Lo que estoy tratando de decir es que de la forma en que Abraham halló al carnero coronado entre espinos, así también Jesús permitió que un objeto de maldición fuera puesto sobre su cabeza. En otras palabras, fueron nuestros pecados lo que hicieron que el Hijo de Dios usara esta diadema que por demás fue dolorosa.
LA CRUZ
La cruz siempre ha sido símbolo del cristianismo en todas las iglesias. Sin embargo para Jesús fue sinónimo de castigo y ejecución. La historia dice que los fenicios ya practicaban la crucifixión, y más tarde los romanos la aplicaron ampliamente. Sin embargo, Esdras 6:11 pareciera sugerir que ya en esa época era conocida, tal vez traída de los salvajes Asirios.

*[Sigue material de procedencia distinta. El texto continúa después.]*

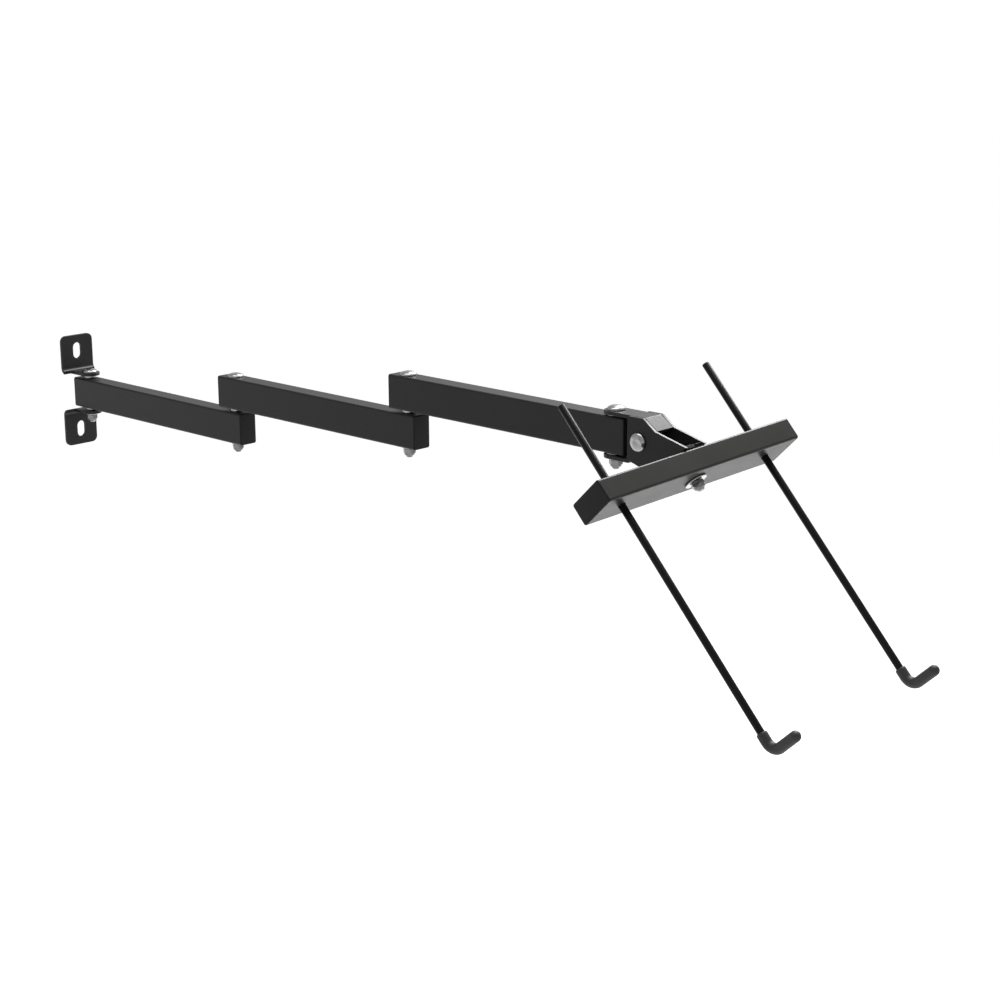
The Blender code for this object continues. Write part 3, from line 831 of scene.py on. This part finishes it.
# ---- sub-assemblies
@dataclass
class StackedArms:
    """Three rectangular arms stacked on each other, with their elbow bolts."""

    axes: Axes
    overhang: float = 21 * MM
    stock: TubeStock = field(default_factory=lambda: TubeStock(depth=25 * MM, height=ARM_HEIGHT))

    def build(self) -> None:
        """Build every arm, then the bolts that join them."""
        level = self.axes.swivel.z / 2
        pivots = [self.axes.wall, *self.axes.elbows, self.axes.swivel]
        for index, (first, last) in enumerate(zip(pivots, pivots[1:])):
            self.arm(index + 1, first.x, last.x, index * level)
        for index, pivot in enumerate(self.axes.elbows):
            seam = index * level + ARM_HEIGHT / 2
            BoltSet(f"elbow_{index + 1}", shift(pivot.x), seam + level, level + ARM_HEIGHT).build()
            washer(f"elbow_{index + 1}_spacer", SPACER_RADIUS, BOLT_HOLE, SPACER_HEIGHT,
                   shift(pivot.x, 0, seam + CLEAR))

    def arm(self, number: int, first: float, last: float, level: float) -> None:
        """One arm: drilled tube and two caps.

        Args:
            number: 1 for the arm on the wall.
            first: X of its inner pivot.
            last: X of its outer pivot.
            level: Height of its middle.
        """
        along = turn(90, "Y") @ turn(90, "Z")
        name = f"arm_{number}"
        length = last - first + 2 * (self.overhang - self.stock.flange - HAIR)
        tube = self.stock.tube(f"{name}_tube", length, shift((first + last) / 2, 0, level) @ along)
        for pivot in (first, last):
            tube.drill(BOLT_HOLE, 2 * ARM_HEIGHT, shift(pivot, 0, level))
        tube.piece(COAT, angle=40, soften=0.25 * MM, rounds=2)
        self.stock.cap(f"{name}_cap_inner", shift(first - self.overhang, 0, level) @ along)
        self.stock.cap(f"{name}_cap_outer", shift(last + self.overhang, 0, level) @ turn(180, "Z") @ along)


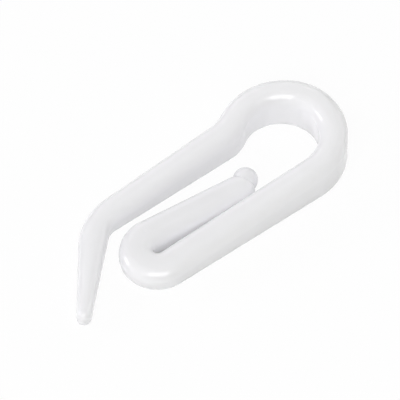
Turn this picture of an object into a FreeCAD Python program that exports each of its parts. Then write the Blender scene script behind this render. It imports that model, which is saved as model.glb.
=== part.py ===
import FreeCAD, Part

import math
import os

from FreeCAD import Vector

# Curtain hook, moulded in one piece from white nylon, in millimetres.
# It lies on its flat underside, +Z up, with both legs along X: the eye is at the +X end, the
# pointed tail at the -X end. The bar is highest at the eye and gets lower towards the tail.
# While it is drawn, the centre of the return bend in plan is the origin.

# Return bend at the -X end, and the legs
BEND_RADIUS = 3.49          # outer edge of the return bend
BAR_WIDTH = 2.6             # bar in plan, round the eye and along the upper leg
LEG_GAP = 1.32              # between the return bend and the upper leg

# Eye that hangs in the glider, and the neck above it
EYE_DISTANCE = 15.98        # centre of the return bend to centre of the eye, along X
EYE_RADIUS = 3.42           # inner edge of the eye
EYE_RISE = 1.14             # top of the eye above the upper edge of the upper leg
NECK_HOLLOW_RADIUS = 3.08   # outer edge of the bar, where it bends back into the upper leg
NECK_ROUND_RADIUS = 3.51    # inner edge of the bar at the same place

# Elbow and tail
ELBOW_WIDTH = 2.67          # bar in plan at the elbow
ELBOW_OUTER_RADIUS = 6.27
ELBOW_INNER_RADIUS = 1.72
ELBOW_OUTER_X = -0.24       # centre of the outer round
ELBOW_INNER_X = -1.07       # centre of the inner round
TIP_RADIUS = 0.69           # tail's tip in plan
TIP_X = -9.23               # centre of the tip
TIP_DROP = 8.64             # from the upper edge of the upper leg down to the centre of the tip

# Tongue that springs against the lower leg
SLIT_RADIUS = 0.35          # round end of the slit between tongue and leg
SLIT_X = 0.03
SLIT_Y = -0.01
TONGUE_END_RADIUS = 1.48    # tongue's end in plan
TONGUE_END_TO_EYE = 6.01    # its centre to the centre of the eye, along X
TONGUE_GAP = 0.2            # width that is left of the slit at the tongue's end

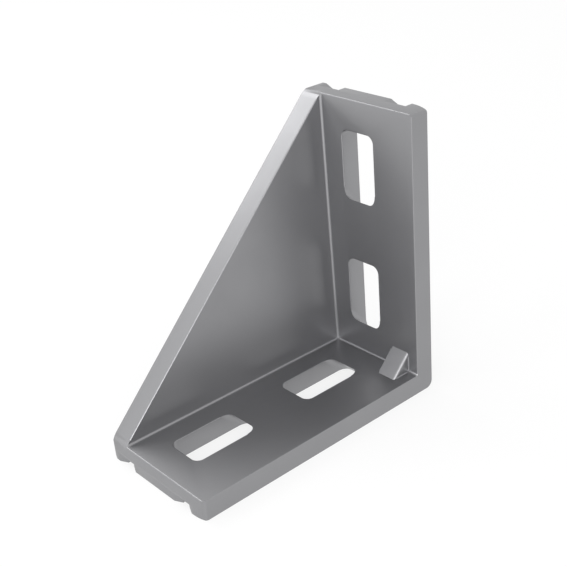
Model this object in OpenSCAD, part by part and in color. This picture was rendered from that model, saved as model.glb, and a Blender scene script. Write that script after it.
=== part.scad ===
// Corner bracket for slotted framing bars: one die-cast aluminium piece.
// Two equal legs meet at a right angle, a web closes one side, and a small rib stiffens the open side.
// Each leg carries two slots for framing bolts, and its mounting face is relieved by two channels.
// The die opens along the diagonal between the legs: the slots' heel ends slope parallel to it,
// and the web grows a little thicker away from its sloping edge.

/* [Legs] */
// Overall length of each leg, measured from the other leg's mounting face to the tip
leg_length = 88; // [80:0.5:120]
// Width of the bracket, from the outer face of the web to the open side
width = 42.4; // [41:0.2:60]
// Thickness of a leg, from its mounting face to its inner face
leg_thickness = 6.2; // [5.2:0.1:8]
// Radius of the outer edge where the legs meet
heel_radius = 2.3; // [0.5:0.1:4]

/* [Web] */
// Thickness of the web at its sloping edge
web_thickness = 7; // [4:0.1:7.5]
// Thickness that the web gains by its draft between the sloping edge and the inner corner
web_draft = 1.2; // [0.4:0.1:1.4]
// Radius that rounds the sloping edge of the web into each leg's tip
web_tip_radius = 7; // [3:0.5:8]

/* [Slots] */
// Width of a bolt slot
slot_width = 12.3; // [8:0.1:14]
// Length of a bolt slot at the inner face
slot_length = 21.2; // [18:0.1:22]
// Corner radius of a bolt slot
slot_corner_radius = 2.3; // [1:0.1:2.8]
// Angle at which the heel's end of a slot slopes through the leg
slot_end_angle = 44.74; // [10:0.01:48]
// Distance from the heel to the middle of the near slot
near_slot_centre = 26.8; // [24:0.1:30]
// Distance from the heel to the middle of the far slot
far_slot_centre = 67.5; // [60:0.1:69]

/* [Rib] */
// Width of the rib in the inner corner
rib_width = 7.1; // [3:0.1:9]
// Distance from the open side to the rib
rib_inset = 3.6; // [2:0.1:6]
// Length of the rib's foot on each leg's inner face
rib_foot = 6.5; // [4:0.1:9]
// Radius of the two long edges of the rib's slope
rib_edge_radius = 0.8; // [0.3:0.1:1.2]
// Radius of the fillets between the rib's sides and the legs
rib_fillet = 0.5; // [0.3:0.1:1]

/* [Channels] */
// Depth of the relief channels in the mounting faces
channel_depth = 2.6; // [1:0.1:3]
// Width of a relief channel
channel_width = 2.8; // [1.5:0.1:4]
// Distance from the outer face of the web to the middle of its channel
web_channel_centre = 7.1; // [6:0.1:9]
// Distance from the open side to the middle of its channel
open_channel_centre = 9.3; // [8.8:0.1:9.5]
// Width of a channel's flared mouth at the tip
mouth_width = 7.7; // [5:0.1:8]
// Angle between a mouth's walls and the line of the tip
mouth_angle = 25; // [15:1:35]

/* [Tips] */
// Depth of the upright lip at a tip, measured from the mounting face
lip_depth = 3.4; // [3.1:0.1:3.6]
// Distance by which a tip leans in between its lip and the inner face
tip_lean = 0.5; // [0.1:0.05:0.6]
// Length of the shoulder at the web's side of a tip
web_shoulder = 1.7; // [1:0.1:2.5]
// Distance by which that shoulder falls back at the web's outer face
web_shoulder_drop = 0.65; // [0.2:0.05:1]
// Length of the curved shoulder at the open side of a tip
open_shoulder = 4.6; // [3:0.1:4.8]
// Radius of the curved shoulder
open_shoulder_radius = 12.5; // [9:0.5:20]
// Radius between the curved shoulder and the open side
tip_corner_radius = 1; // [0.5:0.1:2.5]

/* [Edges] */
// Radius of the fillets in the inner corners
inner_fillet = 0.8; // [0.5:0.1:2]
// Radius of the rounded edges on the inner side
edge_radius = 0.3; // [0.2:0.05:0.5]

/* [Hidden] */
$fn = 64;

// Overrun of a cutter past the face it cuts
over = 1;
// Overlap that joins two solids of one casting
bond = 0.5;
cast_colour = [0.62, 0.62, 0.63];

// Length of a leg at its inner face
plate_length = leg_length - tip_lean;
// Angle by which a tip leans in
lean_angle = atan(tip_lean / (leg_thickness - lip_depth));
// Middle of the slots across the width
slot_centre_x = width / 2;
// Where the straight sides of a slot end: across the slot, towards the tip, and towards the heel
slot_straight_x = slot_width / 2 - slot_corner_radius;
slot_straight_tip = slot_length / 2 - slot_corner_radius;
slot_straight_heel = slot_length / 2 - slot_corner_radius / cos(slot_end_angle);
// Middles of the two channels, from the outer face of the web
channel_centres = [web_channel_centre, width - open_channel_centre];

// The sloping edge meets the leaning tip at [plate_length, leg_thickness], and an arc rounds that corner
web_setback = web_tip_radius * tan((45 - lean_angle) / 2);
web_low = [plate_length + web_setback * sin(lean_angle), leg_thickness - web_setback * cos(lean_angle)];
web_high = [plate_length - web_setback * sin(45), leg_thickness + web_setback * cos(45)];
web_arc = web_low - web_tip_radius * [cos(lean_angle), sin(lean_angle)];

// Distances along the diagonal from the heel to the web's sloping edge and to the inner corner
edge_distance = (plate_length + leg_thickness) / sqrt(2);
corner_distance = leg_thickness * sqrt(2);
// Draft of the web's inner face along the diagonal, and its rate along each leg
draft_angle = atan(web_draft / (edge_distance - corner_distance));
leg_draft_rate = tan(draft_angle) / sqrt(2);

// Places a leg drawn along +Y, with its mounting face at z = 0, on both legs of the bracket
module on_both_legs() {
  mirror([0, 1, 0]) children();
  mirror([0, 1, 1]) mirror([0, 1, 0]) children();
}

// Places a side view: its x runs along the lower leg, its y upwards and its z across the width
module side_view() {
  mirror([0, 1, 0])
    rotate([90, 0, 90])
      children();
}

// Extrudes a side profile across the width
module side_extrude(from, to) {
  translate([from, 0, 0])
    side_view()
      linear_extrude(to - from)
        children();
}

// Places a shape in a side view at both tips, whose side views are each other's mirror images
module at_both_tips() {
  children();
  mirror([1, -1, 0]) children();
}

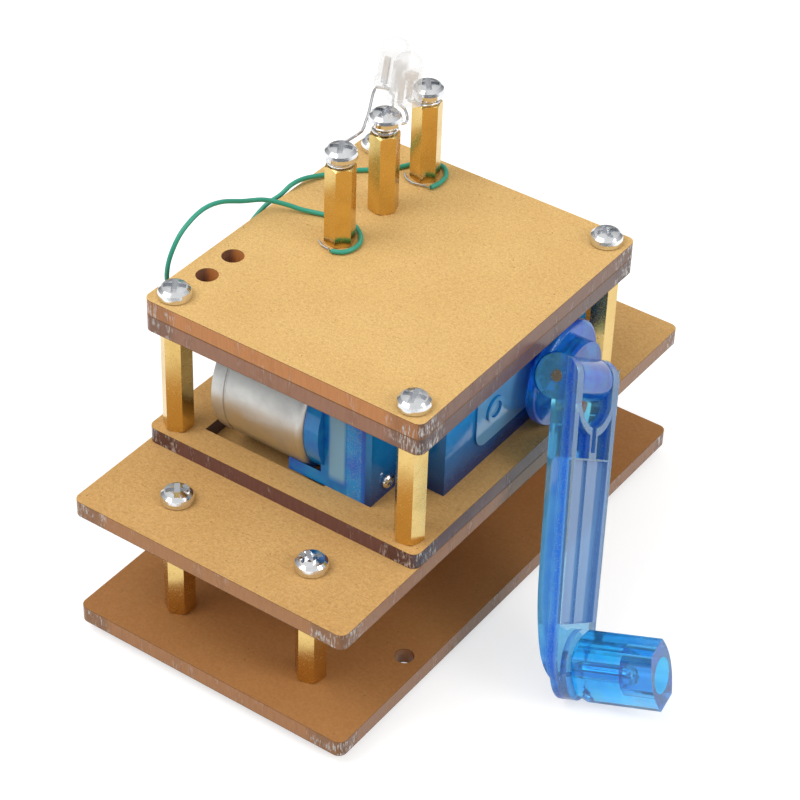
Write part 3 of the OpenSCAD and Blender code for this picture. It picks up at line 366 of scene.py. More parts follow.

La cruz, entonces, es símbolo de vergüenza y humillación, como así también de la sabiduría y la gloria de Dios reveladas por medio de ella. Roma la utilizó no solamente como instrumento de tortura y ejecución sino también como cumbre vergonzosa, reservada para los peores y más bajos criminales. Para los judíos era señal de maldición, por eso tal vez aún no aceptan al Mesías, más esta fue la muerte que padeció Jesús y por la cual clamó la multitud.
Quizá algún día vez pueda comprender el amplio significado de la cruz, la razón que va más allá del entendimiento de saber qué cosa Dios vio en mí para hacer lo que hizo. Sé que fue por su amor y misericordia, pero sinceramente es tan maravilloso y conmovedor que no cabe en mi mente. Porque toda carne es hierba, y toda gloria como flor del campo. La hierba se seca, y la flor se marchita, así soy yo delante de mi Señor.
Más por medio de Cristo, Dios reconcilió consigo todas las cosas, así las que están en la tierra como las que están en los cielos, «haciendo la paz mediante la sangre de su cruz». (Col. 1:20).
Al respecto, hay un asombroso versículo que me resulta evangelístico a pesar que está en el A.T. Se trata de una mujer que le insinuó a David para que amiste con su hijo Absalón. Recordemos que ambos estaban distanciados por lo del asesinato de Amnón. El caso es que el rey no proveía la forma para que su hijo volviese del destierro y esto alimentaba odios y asperezas. Veamos lo que le dijo la mujer: «Porque de cierto morimos, y somos como aguas derramadas por tierra, que no pueden volver a recogerse; ni Dios quita la vida, sino que provee medios para no alejar de sí al desterrado». (2 Samuel 14:14).
¡Lo ven! Dios es el que proveyó de un cordero para traernos a su presencia. «Y él, cargando su cruz, salió al lugar llamado de la Calavera, y en hebreo, Gólgota; y allí le crucificaron...» Él nos amó primero y fue a nuestro encuentro, no para castigarnos sino para regalar salvación; no para darnos lo que merecíamos, sino para traernos paz y vida eterna. Porque es el hombre quien se reconcilia con su Hacedor, no al revés, puesto que fuimos nosotros los que le fallamos. ¡Gracias Señor por tu don inefable!